Many doctors practice very differently. They tell their patients that they must continue taking their antidepressants indefinitely to correct a “chemical imbalance in the brain” and to prevent relapses into depression. While relapse is an important issue, I have found that training patients to use their cognitive therapy tools whenever they need them seems to maintain improvement following recovery. In fact, a number of well-controlled long-term follow-up studies have confirmed that this works better than drugs to prevent relapses.

While this is my philosophy in a nutshell, remember that there is no single “correct” approach, and your doctor’s philosophy might differ from mine.

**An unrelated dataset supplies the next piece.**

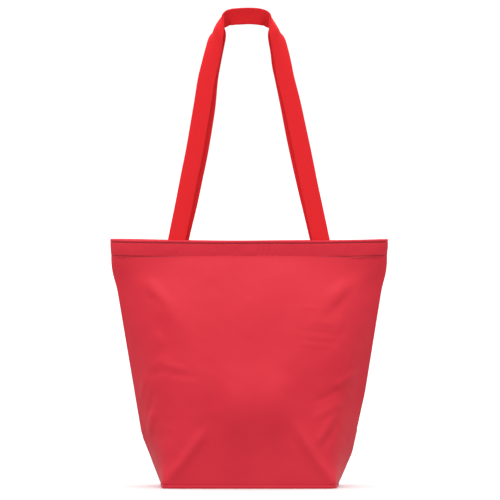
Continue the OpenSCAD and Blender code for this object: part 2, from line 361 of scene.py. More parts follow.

In addition, there are many exceptions to any rule, and your own diagnosis or personal history may mandate a different approach from the one I have just outlined. If you have questions about your treatment, discuss your concerns with your physician. In my experience, the sense of teamwork and mutual respect is still the most important ingredient in any successful treatment.

If I Am Depressed, Does It Mean that I Have a “Chemical Imbalance” in My Brain?

There is an almost superstitious belief in our culture that depression results from a chemical or hormonal imbalance of some type in the brain. But this is an unproven theory and not a fact. As discussed in Chapter 17, we still do not know the cause of depression and we do not know how or why antidepressant drugs work. The theory that depression results from a chemical imbalance has been around for at least two thousand years, but there is still no proof of this, so we really do not know for sure. Furthermore, there is no test or clinical symptom that could demonstrate that a particular patient or group of patients has a “chemical imbalance” that is causing the depression.

If I Am Depressed, Does It Mean that I Should Take an Antidepressant?

Many people also believe that if you are depressed you should be on an antidepressant. However, I do not insist that every depressed patient must take an antidepressant. Large numbers of well-controlled studies published in respected scientific journals indicate that the newer forms of psychotherapy can be just as effective as, and sometimes more effective than, antidepressants.